Hubbell was forced to resign as associate attorney general four years ago when his former Rose partners charged he had defrauded the firm and his clients. He pleaded guilty to stealing $482,000, but prosecutors believed he did not fully cooperate with their investigation. After his release from federal custody a year ago, they learned he had received more than $500,000 from friends of the Clintons and big donors to the Democratic Party during the period.

Starr's lawyers have brought a parade of witnesses before grand juries here and in Little Rock in recent months, among them senior White House aides Erskine B. Bowles and Thomas F. "Mack" McLarty, and former commerce secretary Mickey Kantor.

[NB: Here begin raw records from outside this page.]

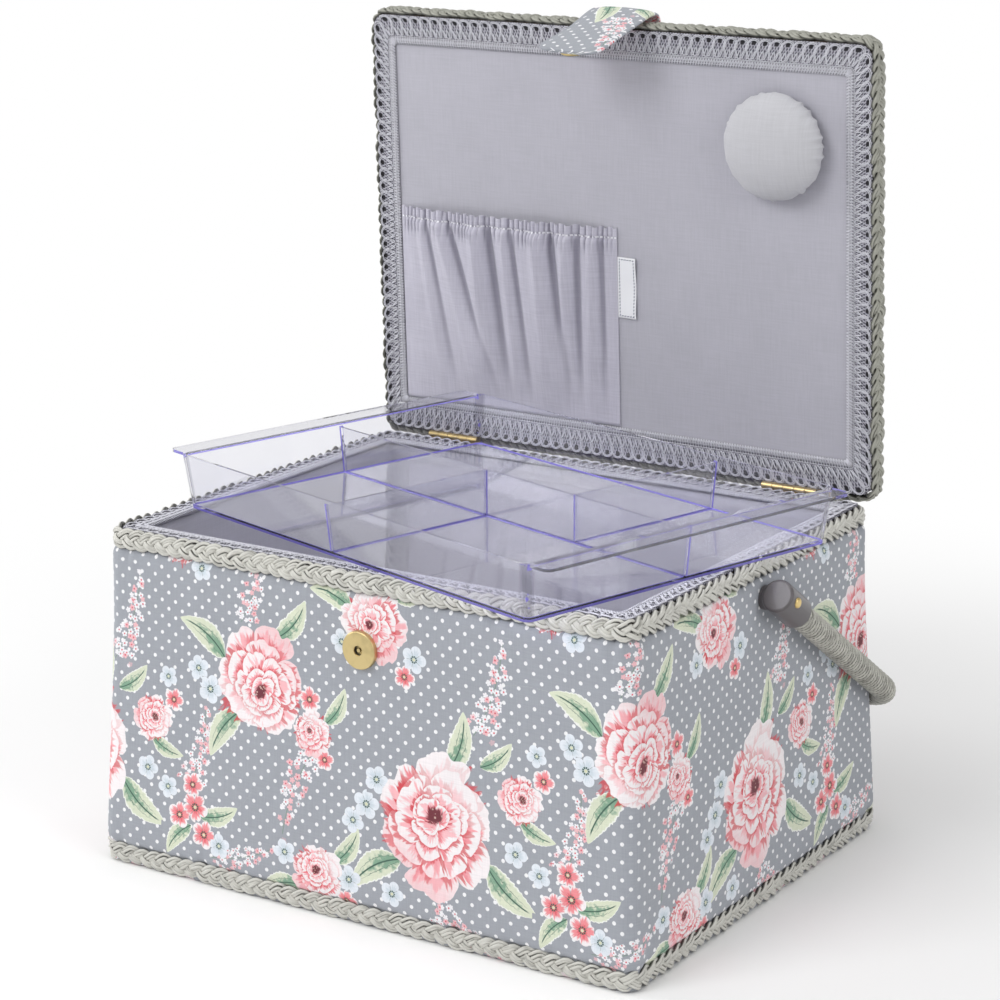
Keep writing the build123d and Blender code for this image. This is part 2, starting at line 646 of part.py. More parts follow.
elastic = loft([
    elastic_section(pocket_stitch - ELASTIC_WIDTH / 2), elastic_section(pocket_stitch + ELASTIC_WIDTH / 2),
], ruled=True)
save("pocket_elastic", open_lid(elastic))
label_front = hinge_y - pocket_top + LABEL_BELOW_TOP
label = block(
    pocket_right, pocket_right + LABEL_WIDTH, label_front, label_front + LABEL_LENGTH,
    lining_face - LABEL_THICKNESS, lining_face,
)
save("pocket_label", open_lid(label))

# Pincushion with a card under it; its crown is part of a sphere
cushion_y = lid_front + PINCUSHION_FROM_FRONT
crown_drop = PINCUSHION_HEIGHT - PINCUSHION_SHOULDER_HEIGHT
crown_radius = (PINCUSHION_SHOULDER_RADIUS ** 2 + crown_drop ** 2) / (2 * crown_drop)
crown_half_angle = math.asin(PINCUSHION_SHOULDER_RADIUS / crown_radius) / 2
crown_rise = crown_radius * (1 - math.cos(crown_half_angle))
cushion_profile = Polyline(
    (0, PINCUSHION_CARD_THICKNESS), (PINCUSHION_CARD_RADIUS, PINCUSHION_CARD_THICKNESS),
    (PINCUSHION_CARD_RADIUS, 0), (PINCUSHION_FOOT_RADIUS, 0),
)
cushion_side = ThreePointArc(
    (PINCUSHION_FOOT_RADIUS, 0), (PINCUSHION_RADIUS - 0.9, PINCUSHION_BELLY * 0.42),
    (PINCUSHION_RADIUS, PINCUSHION_BELLY),
)
cushion_shoulder = ThreePointArc(
    (PINCUSHION_RADIUS, PINCUSHION_BELLY), (PINCUSHION_RADIUS * 0.905, PINCUSHION_BELLY + 5.2),
    (PINCUSHION_SHOULDER_RADIUS, PINCUSHION_SHOULDER_HEIGHT),
)
cushion_top = ThreePointArc(
    (PINCUSHION_SHOULDER_RADIUS, PINCUSHION_SHOULDER_HEIGHT),
    (crown_radius * math.sin(crown_half_angle), PINCUSHION_HEIGHT - crown_rise),
    (0, PINCUSHION_HEIGHT),
)
cushion_axis = Line((0, PINCUSHION_HEIGHT), (0, PINCUSHION_CARD_THICKNESS))
cushion_outline = make_face(
    cushion_profile.edges() + cushion_side.edges() + cushion_shoulder.edges()
    + cushion_top.edges() + cushion_axis.edges()
)
cushion = revolve(Plane.XZ * cushion_outline, Axis.Z, 360)
cushion_place = Pos(pincushion_x, cushion_y, lining_face) * Rot(180, 0, 0)
save("pincushion", open_lid(cushion_place * cushion))
save("pincushion_card", open_lid(
    cushion_place * rod_z(0, PINCUSHION_CARD_THICKNESS, 0, 0, PINCUSHION_CARD_RADIUS - SCREW_CLEARANCE),
))

# Strap: its root is sewn to the lid, the rest folds down over the snap
fold_z = lid_top + STRAP_FOLD_OVER_LID
strap_y = snap_front - SNAP_GAP - STRAP_SNAP_THICKNESS - STRAP_THICKNESS / 2


def ribbon(points, bend):
    """A strip of the strap's width and thickness along points (y, z) with rounded bends."""
    path = FilletPolyline(*[(SNAP_X, y, z) for y, z in points], radius=bend)
    start = Plane(origin=path @ 0, x_dir=(1, 0, 0), z_dir=path % 0)
    return sweep(start * Rectangle(STRAP_WIDTH, STRAP_THICKNESS), path=path)


strap_root = ribbon([
    (lid_front + STRAP_ROOT_START, lid_top + STRAP_THICKNESS / 2),
    (lid_front + STRAP_DIP_START, lid_top + STRAP_DIP_OVER_LID),
    (lid_front + STRAP_RISE_START, lid_top + STRAP_RISE_OVER_LID),
    (lid_front + STRAP_FOLD_GAP, fold_z),
], STRAP_ROOT_BEND)
strap = ribbon([
    (lid_front - STRAP_FOLD_GAP, fold_z),
    (strap_y, fold_z - STRAP_SHOULDER_DROP),
    (strap_y, snap_z - STRAP_TIP_BELOW_SNAP),
], STRAP_SHOULDER_BEND)
strap = fillet(strap.edges().filter_by(Axis.Y).group_by(Axis.Z)[0], STRAP_TIP_ROUNDING)
strap_face = strap_y + STRAP_THICKNESS / 2
strap_washer_y = strap_y - SNAP_WASHER_THICKNESS / 2
strap = strap - rod_y(
    strap_washer_y - SNAP_CLEARANCE, strap_washer_y + SNAP_WASHER_THICKNESS + SNAP_CLEARANCE, SNAP_X, snap_z,
    STRAP_WASHER_RADIUS + SNAP_CLEARANCE,
)
strap = strap - rod_y(strap_washer_y, strap_face, SNAP_X, snap_z, SNAP_STEM_RADIUS + SCREW_CLEARANCE)
strap_snap = rod_y(strap_face, strap_face + STRAP_SNAP_THICKNESS, SNAP_X, snap_z, STRAP_SNAP_RADIUS)
strap_snap = fillet(strap_snap.edges().group_by(Axis.Y)[-1], SNAP_EDGE_ROUNDING)
strap_snap = strap_snap + rod_y(strap_washer_y, strap_face, SNAP_X, snap_z, SNAP_STEM_RADIUS)
strap_washer = rod_y(
    strap_washer_y, strap_washer_y + SNAP_WASHER_THICKNESS, SNAP_X, snap_z, STRAP_WASHER_RADIUS,
)
strap_washer = strap_washer - rod_y(
    strap_washer_y, strap_washer_y + SNAP_WASHER_THICKNESS, SNAP_X, snap_z,
    SNAP_STEM_RADIUS + SCREW_CLEARANCE,
)
fold_axis = Axis((0, lid_front, fold_z), (1, 0, 0))
save("strap_root", open_lid(strap_root))
save("strap", open_lid(strap.rotate(fold_axis, STRAP_REST_FOLD)))
save("strap_snap", open_lid(strap_snap.rotate(fold_axis, STRAP_REST_FOLD)))
save("strap_washer", open_lid(strap_washer.rotate(fold_axis, STRAP_REST_FOLD)))


# Handle: a bent core with a wound sleeve, moulded end sleeves with brass rivets, turning on two screws
def bail(start, radius, bore=0.0):
    """The bent round bar from a distance along both arms, lying flat with its arms along +Y."""
    path = FilletPolyline(
        (-handle_x, start), (-handle_x, arm_length), (handle_x, arm_length), (handle_x, start),
        radius=HANDLE_BEND_RADIUS,
    )
    ring = Circle(radius)
    if bore > 0:
        ring = ring - Circle(bore)
    return sweep(Plane(origin=path @ 0, z_dir=path % 0) * ring, path=path)


def swing(shape):
    """Turns a shape drawn flat about the pivot to the handle's rest position."""
    return Pos(0, HANDLE_PIVOT_Y, pivot_z) * Rot(-HANDLE_REST_ANGLE, 0, 0) * shape


core = bail(CAP_SOCKET_START, HANDLE_CORE_RADIUS)
rivet_seat_x = cap_outer_x - RIVET_SEAT
rivet_end_x = rivet_seat_x - RIVET_SHANK_LENGTH
cap = rod_y(-CAP_BEHIND_PIVOT, CAP_LENGTH, handle_x, 0, CAP_RADIUS)
cap = fillet(cap.edges().group_by(Axis.Y)[0], CAP_END_ROUNDING)
cap = cap + rod_x(cap_inner_x, handle_x, 0, 0, CAP_BOSS_RADIUS)
cap = cap - rod_y(
    CAP_SOCKET_START - HOLE_END_CLEARANCE, CAP_LENGTH, handle_x, 0, HANDLE_CORE_RADIUS + WINDING_CLEARANCE,
)
screw_end_x = cap_inner_x + HANDLE_SCREW_REACH
cap = cap - rod_x(
    cap_inner_x, screw_end_x + HOLE_END_CLEARANCE, 0, 0, HANDLE_SCREW_RADIUS + SCREW_CLEARANCE,
)
cap = cap - rod_x(
    rivet_end_x - HOLE_END_CLEARANCE, cap_outer_x, 0, 0, RIVET_SHANK_RADIUS + SCREW_CLEARANCE,
)
cap = cap - rod_x(rivet_seat_x, cap_outer_x, 0, 0, RIVET_HEAD_RADIUS + SCREW_CLEARANCE)
rivet = rod_x(rivet_seat_x, rivet_seat_x + RIVET_HEAD_HEIGHT, 0, 0, RIVET_HEAD_RADIUS)
rivet = fillet(rivet.edges().group_by(Axis.X)[-1], RIVET_HEAD_ROUNDING)
rivet = rivet + rod_x(rivet_end_x, rivet_seat_x, 0, 0, RIVET_SHANK_RADIUS)
save("handle_core", swing(core))
save("handle_wrap", swing(bail(CAP_LENGTH, HANDLE_WRAP_RADIUS, HANDLE_CORE_RADIUS + WINDING_CLEARANCE)))
save("handle_caps", swing(Compound(children=both_sides(cap))))
save("cap_rivets", swing(Compound(children=both_sides(rivet))))
screw = rod_x(
    inner_x, inner_x + HANDLE_SCREW_HEAD_HEIGHT, HANDLE_PIVOT_Y, pivot_z, HANDLE_SCREW_HEAD_RADIUS,
)
screw = screw + rod_x(
    inner_x + HANDLE_SCREW_HEAD_HEIGHT, screw_end_x, HANDLE_PIVOT_Y, pivot_z, HANDLE_SCREW_RADIUS,
)
spacer = rod_x(
    half_x, cap_inner_x - SPACER_CLEARANCE, HANDLE_PIVOT_Y, pivot_z, SPACER_RADIUS,
)
spacer = spacer - rod_x(
    half_x, cap_inner_x, HANDLE_PIVOT_Y, pivot_z, HANDLE_SCREW_RADIUS + SCREW_CLEARANCE,
)
save("handle_screws", Compound(children=both_sides(screw)))
save("handle_spacers", Compound(children=both_sides(spacer)))

# Clear tray with four compartments and a flange at each end, set askew on the rim
foot_length = tray_length - 2 * TRAY_DRAFT
foot_depth = tray_depth - 2 * TRAY_DRAFT
floor_draft = TRAY_DRAFT * (1 - TRAY_WALL / TRAY_HEIGHT)
tray_outer = loft([
    RectangleRounded(foot_length, foot_depth, TRAY_FOOT_RADIUS),
    Plane.XY.offset(TRAY_HEIGHT) * RectangleRounded(tray_length, tray_depth, TRAY_CORNER_RADIUS),
], ruled=True)
tray_inner = loft([
    Plane.XY.offset(TRAY_WALL) * RectangleRounded(
        tray_length - 2 * floor_draft - 2 * TRAY_WALL, tray_depth - 2 * floor_draft - 2 * TRAY_WALL,
        TRAY_FOOT_RADIUS - TRAY_WALL,
    ),
    Plane.XY.offset(TRAY_HEIGHT) * RectangleRounded(
        tray_length - 2 * TRAY_WALL, tray_depth - 2 * TRAY_WALL, TRAY_CORNER_RADIUS - TRAY_WALL,
    ),
], ruled=True)
half_wall = TRAY_WALL / 2
tray_dividers = [
    block(
        -tray_length / 2, tray_length / 2, TRAY_LONG_DIVIDER_Y - half_wall, TRAY_LONG_DIVIDER_Y + half_wall,
        0, TRAY_DIVIDER_HEIGHT,
    ),
    block(
        TRAY_FRONT_DIVIDER_X - half_wall, TRAY_FRONT_DIVIDER_X + half_wall,
        -tray_depth / 2, TRAY_LONG_DIVIDER_Y, 0, TRAY_DIVIDER_HEIGHT,
    ),
    block(
        TRAY_BACK_DIVIDER_X - half_wall, TRAY_BACK_DIVIDER_X + half_wall, TRAY_LONG_DIVIDER_Y, tray_depth / 2,
        0, TRAY_DIVIDER_HEIGHT,
    ),
]
tray_room = cut_all(tray_inner, tray_dividers)
flange = rounded_plate(
    tray_length + 2 * TRAY_FLANGE, tray_depth - 2 * TRAY_FLANGE_END_INSET, TRAY_FOOT_RADIUS,
    TRAY_HEIGHT - TRAY_WALL, TRAY_HEIGHT,
)
tray = tray_outer + flange - tray_room
tray_place = Pos(TRAY_CENTRE_X, tray_centre_y, rim_top + REST_CLEARANCE) * Rot(0, 0, TRAY_YAW)
save("tray", tray_place * tray)
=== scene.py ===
"""Looks of the fabric covered sewing box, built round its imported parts. Shapes are worked out in
millimetres in the part's frame; lid pieces are drawn for the shut lid and then turned open."""

import math

import bmesh
import bpy
import numpy as np
from mathutils import Matrix, Vector


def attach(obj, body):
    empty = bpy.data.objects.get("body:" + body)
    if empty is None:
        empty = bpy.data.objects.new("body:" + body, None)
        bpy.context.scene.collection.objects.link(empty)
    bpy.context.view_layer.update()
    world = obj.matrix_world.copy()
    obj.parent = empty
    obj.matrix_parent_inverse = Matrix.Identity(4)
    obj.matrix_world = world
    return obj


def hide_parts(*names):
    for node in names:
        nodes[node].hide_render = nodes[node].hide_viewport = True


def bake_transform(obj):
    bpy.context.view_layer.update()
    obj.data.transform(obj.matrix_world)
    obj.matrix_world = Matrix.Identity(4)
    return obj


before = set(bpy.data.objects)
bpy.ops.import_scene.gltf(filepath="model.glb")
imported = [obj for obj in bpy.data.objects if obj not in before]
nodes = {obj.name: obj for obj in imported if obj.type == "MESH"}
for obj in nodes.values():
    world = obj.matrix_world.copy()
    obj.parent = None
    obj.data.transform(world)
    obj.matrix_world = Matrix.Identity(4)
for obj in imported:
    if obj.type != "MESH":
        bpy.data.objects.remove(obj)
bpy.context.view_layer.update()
TURN = 2 * math.pi

# Sizes shared with the part, in millimetres
BOX_X, BOX_Y, BOX_HEIGHT, BOX_CORNER = 162.5, 126.0, 185.0, 9.0
HINGE_X, HINGE_Y, HINGE_Z, LID_ANGLE = 112.0, 127.5, 186.5, math.radians(-88)
LID_FRONT, LID_REAR = -124.5, 128.5
LID_MIDDLE = (LID_REAR + LID_FRONT) / 2
LINING_Z = 189.0
COVER_FOOT, WALL_FOOT, WALL_TOP = 1.05, 6.1, 181.9
PIVOT_Y, PIVOT_Z, REST_ANGLE = 5.0, 164.55, math.radians(34.4)

# Top of the bottom braid and foot of the top braid, between which the printed walls show
BRAID_TOP, BRAID_FOOT = 11.0, 175.5

# How far the foot spreads, and the height that it spreads from
SPREAD_X, SPREAD_FROM_X = 5.2, 157.0
SPREAD_Y, SPREAD_FROM_Y = 6.6, 134.0

# The print: spacing of its dots, size of its tile, and the room each motif has in its map
DOT_PITCH = 8.895
TILE_X, TILE_Y = 227.7, 196.0
ROOM, ROOM_END = 8.0, 3.9


def opened(points):
    """Points drawn for the shut lid, turned about the hinge line to the open rest position."""
    y, z = points[..., 1] - HINGE_Y, points[..., 2] - HINGE_Z
    c, s = math.cos(LID_ANGLE), math.sin(LID_ANGLE)
    return np.stack([points[..., 0], HINGE_Y + y * c - z * s, HINGE_Z + y * s + z * c], -1)


def unit(vectors):
    """Vectors divided by their lengths."""
    return vectors / np.maximum(np.linalg.norm(vectors, axis=-1, keepdims=True), 1e-9)


def ripple(angle, terms, seed):
    """A wavy line that closes on itself: a sum of sines, each (waves round the loop, height)."""
    phase = np.random.default_rng(seed).uniform(0, TURN, len(terms))
    return sum(h * np.sin(n * angle + p) for (n, h), p in zip(terms, phase))


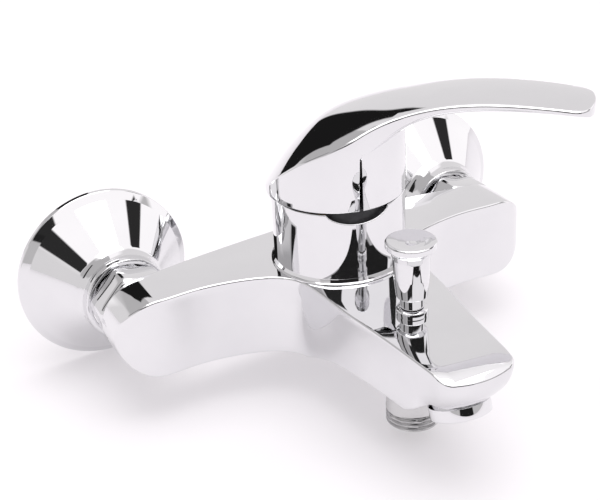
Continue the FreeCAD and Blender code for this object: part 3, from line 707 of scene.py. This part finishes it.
light = Wire(sky, addNode(sky, "ShaderNodeValue").outputs[0])
light.socket.default_value = studio["over"]
for patch in patches:
    lowAz, highAz = patch["az"]
    inside = between(bearing, lowAz, highAz, patch["soft"])
    if highAz > 180:
        inside = inside + between(bearing + 360.0, lowAz, highAz, patch["soft"])
    mask = (inside * between(elevation, *patch["el"], patch["soft"])).clipped()
    light = light * (1.0 - mask) + mask * patch["level"]
tinted = addNode(sky, "ShaderNodeCombineColor")
for channel, share in zip(("Red", "Green", "Blue"), studio["tint"]):
    sky.links.new((light * share).socket, tinted.inputs[channel])
sky.links.new(tinted.outputs[0], background.inputs["Color"])


topBox = {"at": (0.1, -0.1, 1.3), "facing": (0, -0.08, 0), "size": 1.2, "power": 9.0}
lampData = bpy.data.lights.new("topBox", "AREA")
lampData.shape = "RECTANGLE"
lampData.size = topBox["size"]
lampData.size_y = topBox["size"]
lampData.energy = topBox["power"]
lampObject = bpy.data.objects.new("topBox", lampData)
lampObject.location = topBox["at"]
lampObject.rotation_mode = "QUATERNION"
lampAim = Vector(topBox["facing"]) - Vector(topBox["at"])
lampObject.rotation_quaternion = lampAim.to_track_quat("-Z", "Y")
bpy.context.scene.collection.objects.link(lampObject)

cameraSet = {"azimuth": -26.2, "elevation": 27.5, "roll": -3.2, "lens": 90.0,
             "at": (-0.1672, -0.5244, 0.2797)}
az = math.radians(cameraSet["azimuth"])
el = math.radians(cameraSet["elevation"])
roll = math.radians(cameraSet["roll"])
back = Vector((math.sin(az) * math.cos(el), -math.cos(az) * math.cos(el), math.sin(el)))
right = Vector((math.cos(az), math.sin(az), 0))
up = back.cross(right)
rolledRight = right * math.cos(roll) + up * math.sin(roll)
rolledUp = up * math.cos(roll) - right * math.sin(roll)
cameraData = bpy.data.cameras.new("mainCamera")
cameraData.lens = cameraSet["lens"]
cameraData.sensor_width = 36.0
cameraData.clip_start = 0.01
mainCamera = bpy.data.objects.new("mainCamera", cameraData)
mainCamera.rotation_mode = "QUATERNION"
mainCamera.rotation_quaternion = Matrix((rolledRight, rolledUp, back)).transposed().to_quaternion()
mainCamera.location = cameraSet["at"]
bpy.context.scene.collection.objects.link(mainCamera)
bpy.context.scene.camera = mainCamera
bpy.context.scene.view_settings.view_transform = "Standard"
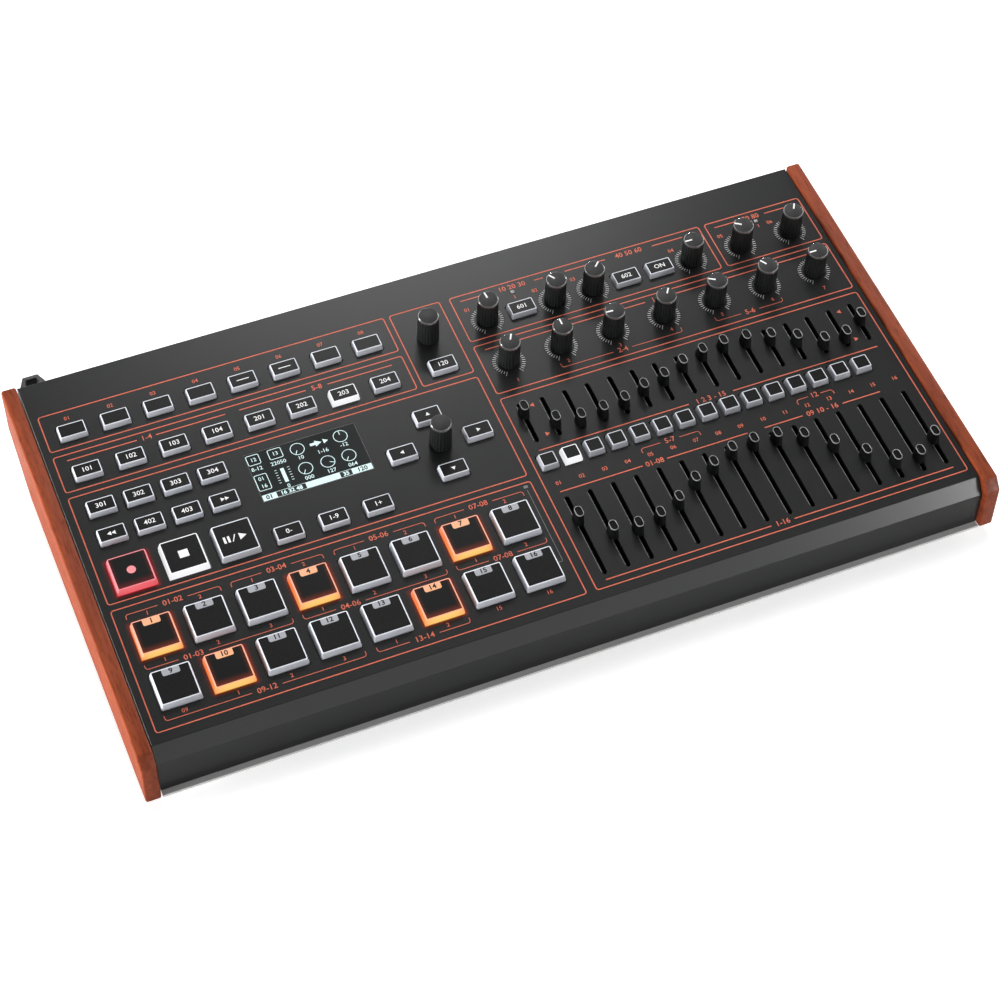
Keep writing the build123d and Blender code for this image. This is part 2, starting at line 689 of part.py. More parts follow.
small_keys = key_group(small_key_places, KEY_FOOT, KEY_TOP, KEY_HEIGHT)
transport_keys = key_group(transport_places, PAD_FOOT, PAD_TOP, PAD_HEIGHT)
write("function_keys", Compound(children=small_keys + transport_keys))
write("pad_keys", Compound(children=key_group(pad_places, PAD_FOOT, PAD_TOP, PAD_HEIGHT)))
write("select_keys", Compound(children=key_group(select_places, SELECT_FOOT, SELECT_TOP, KEY_HEIGHT)))

for name, place in knob_places.items():
    write(name, knob(place, KNOB_HEIGHT))
for name, place in encoder_places.items():
    write(name, knob(place, ENCODER_HEIGHT))
for name, place in fader_places.items():
    write(name, fader(place))
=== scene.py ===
# %% [markdown]
# # A drum machine, from bare solids to the finished look
# The construction is done: every solid is in its place, at its real size, and moves on its joint.
# What is left is all that the eye meets, such as the print on the steel, the lit keys, the ribbed
# knobs and the oiled wood. The CAD solids never move here, and everything is in metres.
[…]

Starr is trying to learn whether the consulting fees paid to Hubbell were intended to buy his silence in the Whitewater investigation, an allegation both Hubbell and the president's aides have denied.

Starr has also questioned witnesses about whether Hubbell actually did the work he contracted to do. In particular, prosecutors have focused on nearly $25,000 in consulting fees he received from the Los Angeles Airport Commission. City controller Rick Tuttle has said he told the grand jury Hubbell defrauded the city, and that his office was urged to pay Hubbell anyway by a lawyer with close ties to Kantor.

Apart from Starr, Hubbell also faces tax problems. Arkansas officials went to court last week to collect more than $24,000 in back taxes that he acknowledges he owes from 1989 and 1992 but says he cannot pay.